WORK TO BE COMPLETED: Copy the listing below line for line, starting at its first line and ending with the line that has "every material once." in it. Add nothing.
--*--
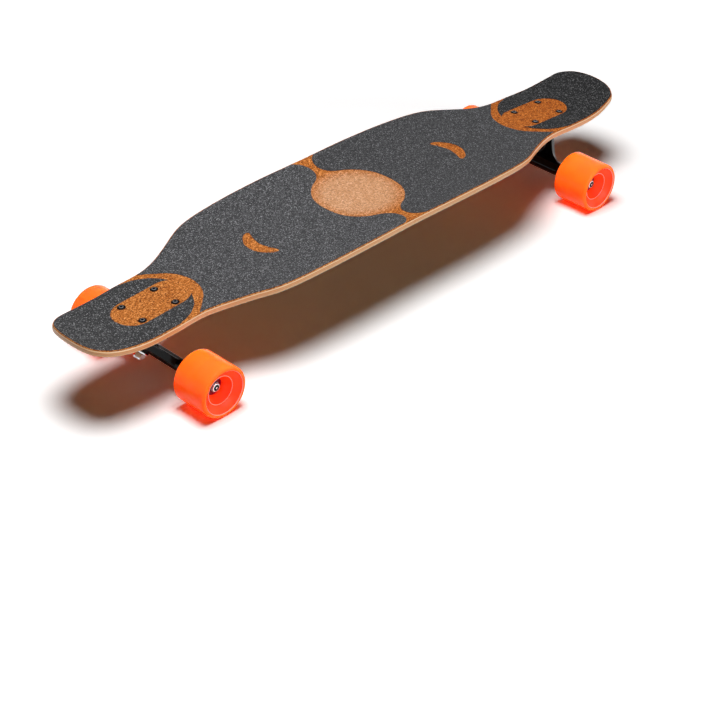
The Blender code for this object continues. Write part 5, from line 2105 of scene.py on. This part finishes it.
def make_finishes() -> Finishes:
    """Build every material once.

    Returns:
        The materials by the name that the assemblies use.
    """
    finishes = {
        # Grit glued on paper, with painted glints. The two large sheets are charcoal in two
        # tones, the front one darker by painted shade; the end pieces have brighter painted
        # glints on a ground darkened by painted shade, most at the nose.
        "grip_rear_sheet": GripTape("rear_grip_tape", "#333335", 0.80),
        "grip_front_sheet": GripTape("front_grip_tape", "#333335", 0.80, tone="#DADADA"),
        "grip_tail_piece": GripTape(
            "tail_grip_tape", "#333335", 0.80, tone="#B2B2B2",
            painted_glints=("#88888B", "#E0E0E2"), grain=1.1 * MM),
        "grip_nose_piece": GripTape(
            "nose_grip_tape", "#1E1E20", 0.80, tone="#767676",
            painted_glints=("#B4B4B8", "#FFFFFF"), grain=1.1 * MM, sheen=0.20),
        # Ground cork, pressed and sealed: warm and speckled, paler where it is rubbed, and
        # darker towards the nose by painted shade.
        "cork": CorkGranules("pressed_cork", "#C97A38", 0.78),
        # Bamboo plies, sanded and lacquered: light and dark lines round the deck.
        "edge": BambooEdge("bamboo_laminate_edge", "#E9C08C", 0.38),
        # Bamboo veneer under clear lacquer: honey coloured, with a glossy black print.
        "underside": PrintedBamboo("printed_bamboo_veneer", "#F0B050", 0.34),
        # Stoved enamel: the castings are deep black, with soft long highlights.
        "enamel": Enamel("black_enamel_on_cast_aluminium", "#060607", 0.12),
        # Polished chrome plate: it mirrors the white room and the black truck sharply.
        "chrome": TurnedMetal("polished_chrome", "#DADADC", 0.08),
        # Ground bearing steel: grey, with a soft shine.
        "steel": TurnedMetal("turned_steel", "#7C7C7E", 0.32),
        # Zinc plate on forged steel, in two copies of one finish: a darker one on the nut's
        # hexagon, painted shade, and a bright one on its collar, a painted highlight; the
        # axle's end takes the bright one too.
        "nut": TurnedMetal("zinc_plated_steel", "#77777A", 0.28),
        "nut_rim": TurnedMetal("rolled_zinc_collar", "#D8D8DA", 0.20),
        # Black oxide on steel: near black on the nuts, the axle's threads and the bolts' rims,
        # flanks and sockets, which is painted shade in the countersunk holes; the bolts' crowns
        # are grey.
        "oxide": TurnedMetal("worn_black_oxide", "#646466", 0.34),
        "dark_oxide_and_shade": TurnedMetal("black_oxide_steel", "#101012", 0.55),
        # Moulded nitrile: a dark red ring in each bearing, with hardly any shine.
        "shield": MouldedPlastic("red_nitrile_shield", "#9A1028", 0.45),
        # Moulded nylon: plain black, with a soft highlight.
        "nylon": MouldedPlastic("black_nylon", "#141414", 0.42),
        # Cast urethane, black with dye: no light comes out of it again.
        "bushing": CastUrethane("black_urethane", "#0E0E10", 0.30, weight=0.0),
        # Cast urethane, orange, with a painted red glow of its own; its faces take a redder,
        # darker copy, painted shade, and the rings on them a pale copy, painted highlights.
        "urethane": CastUrethane("orange_urethane", "#FF8A20", 0.20, painted_glow=0.66),
        # The faces' darker, redder copy: painted shade where less light from above reaches.
        "urethane_face": CastUrethane(
            "orange_urethane_face", "#F4602C", 0.20, painted_glow=0.46),
        # The rings' pale copy: painted highlights.
        "urethane_edge": CastUrethane(
            "rubbed_urethane_edge", "#FFDCCC", 0.45, weight=0.3, painted_glow=0.34),
        # Moulded core plastic: a deeper red, which lets in a little light.
        "core": CastUrethane("red_core_plastic", "#C01830", 0.30, weight=0.3),
    }
    return {name: finish.build() for name, finish in finishes.items()}


def main() -> None:
    """Build the studio, the deck, the trucks and the wheels, in that order."""
    logging.basicConfig(level=logging.INFO, format="%(message)s")
    Studio().build()
    finishes = make_finishes()
    trucks = [Truck(end) for end in End]
    Deck(DeckForm()).build(trucks, finishes)
    for truck in trucks:
        truck.build(finishes)
        for side in Side:
            Wheel(truck, side).build(finishes)


if __name__ == "__main__":
    main()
--*--
FULL RESPONSE:
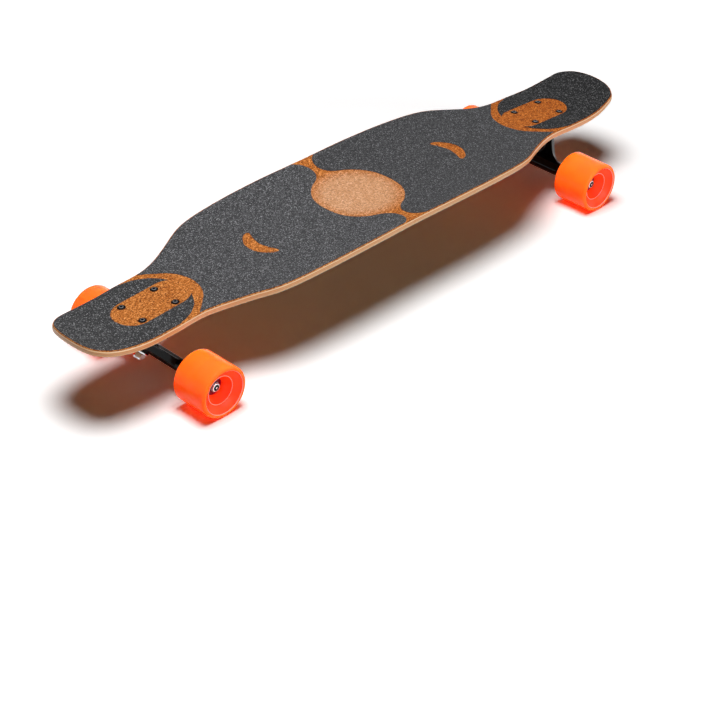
The Blender code for this object continues. Write part 5, from line 2105 of scene.py on. This part finishes it.
def make_finishes() -> Finishes:
    """Build every material once.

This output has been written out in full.